Amazon Best Teen Book of the Month, July 2012: In Seraphina, dragons and humans maintain an uneasy peace and for a woman who is both there is nowhere to turn for acceptance--not even within herself. Seraphina has spent her young life concealing the truth of her parentage and authentic nature, a task that proves ever more difficult when she is thrust into the spotlight of the royal court. Author Rachel Hartman’s dragons take human form but shun the messiness of human emotion by remaining “in ard” (a highly rational state of mind), while their counterparts cling to a dangerous assumption of species superiority. As the anniversary of the treaty between the two sides approaches, court intrigue reaches a fever pitch and hard-won truths, betrayals, and intricacies of the heart are laid bare. Seraphina is a beautifully complex fantasy that delves into the most basic of desires—to be loved, to belong, and to find peace in self-acceptance. --Seira Wilson

Guest Review by Tamora Pierce

Tamora Pierce

Tamora Pierce is a best-selling author of fantasy books for teenagers. Her books, known for their teenaged girl warriors and wizards, have received critical acclaim and a strong fanbase. Her newest book, Mastiff, is the third book in The Legend of Beka Cooper series.

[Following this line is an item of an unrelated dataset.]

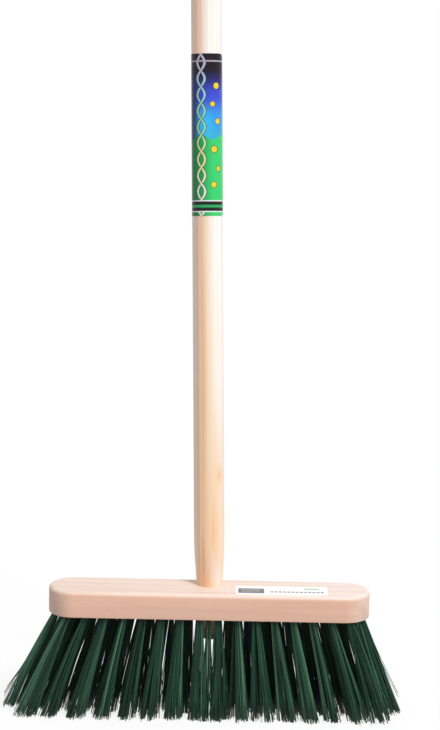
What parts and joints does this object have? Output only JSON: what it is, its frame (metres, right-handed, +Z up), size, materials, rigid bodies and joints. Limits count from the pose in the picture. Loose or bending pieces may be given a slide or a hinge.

In Seraphina's world, coldly intellectual dragons can take on the shapes--and feelings--of human beings. Sometimes this results in a surprise. Seraphina's father married a beautiful musician, and discovered too late that she was a dragon. She died, leaving him with a daughter who confuses him and his new wife and children.

Now the half-dragon Seraphina is the assistant to the cranky royal music master. She is in charge of Princess Glisselda's music lessons; she books performers for the 40-year celebration of the peace treaty between dragons and humans, and she rehearses the rowdy court musicians. She has to hide the scales on her arm and around her waist, and she can never let anyone find out that Orma, her music teacher, is actually a dragon.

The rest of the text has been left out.